Long-Term Strategy: Revenue Layering
Instead of replacing one stream, creators layer them.
Layering approach:
- Build subscription base
- Increase engagement
- Introduce transactions
- Improve conversion efficiency
This produces compounding income rather than short-term spikes.
Practical Example: Scaling From 500 to 1,500 Subscribers
At 500 subscribers:
- Subscriptions: $5,000
- Tips: $700
- PPV: $1,200
- Total: $6,900
At 1,500 subscribers with improved mix:
- Subscriptions: $15,000
- Tips: $4,200
- PPV: $6,000
- Total: $25,200
Growth came from both acquisition and revenue optimization.
Key Takeaways
- Subscriber count alone does not determine income
- Revenue mix strongly influences stability and growth
- Tips increase lifetime value without acquisition costs
- PPV provides scalable upside
- Revenue per subscriber is a critical performance metric
- Balanced income streams create more predictable businesses
Understanding revenue breakdown allows creators to operate strategically rather than reactively.
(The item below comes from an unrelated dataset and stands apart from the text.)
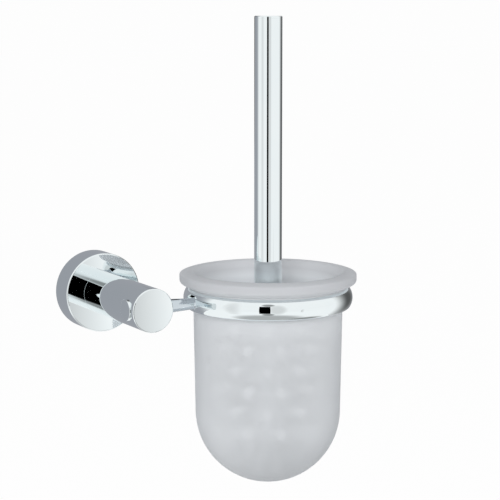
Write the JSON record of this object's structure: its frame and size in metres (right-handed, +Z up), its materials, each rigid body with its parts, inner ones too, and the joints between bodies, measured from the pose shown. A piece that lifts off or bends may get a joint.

Curious what your potential earnings could look like?
Use our OnlyFans Earnings Calculator to estimate your monthly and yearly income based on subscribers and pricing.
FAQ
Which revenue stream is most reliable?
Subscriptions are generally the most predictable because they recur monthly.
Do most creators earn more from subscriptions or transactions?
This varies widely. Many established creators earn a significant portion from transaction-based revenue.
What is a healthy revenue mix?
There is no universal standard, but balanced models often combine strong subscription income with additional transaction revenue.
How can creators increase revenue per subscriber?
Improving engagement, conversion rates, and pricing strategy typically has the largest impact.
Should new creators focus on one stream first?
Many start with subscriptions to establish baseline income, then expand into additional revenue streams.
This article is for informational purposes only and does not constitute financial, legal, or tax advice. Earnings vary based on individual circumstances, pricing strategy, subscriber growth, and platform policies.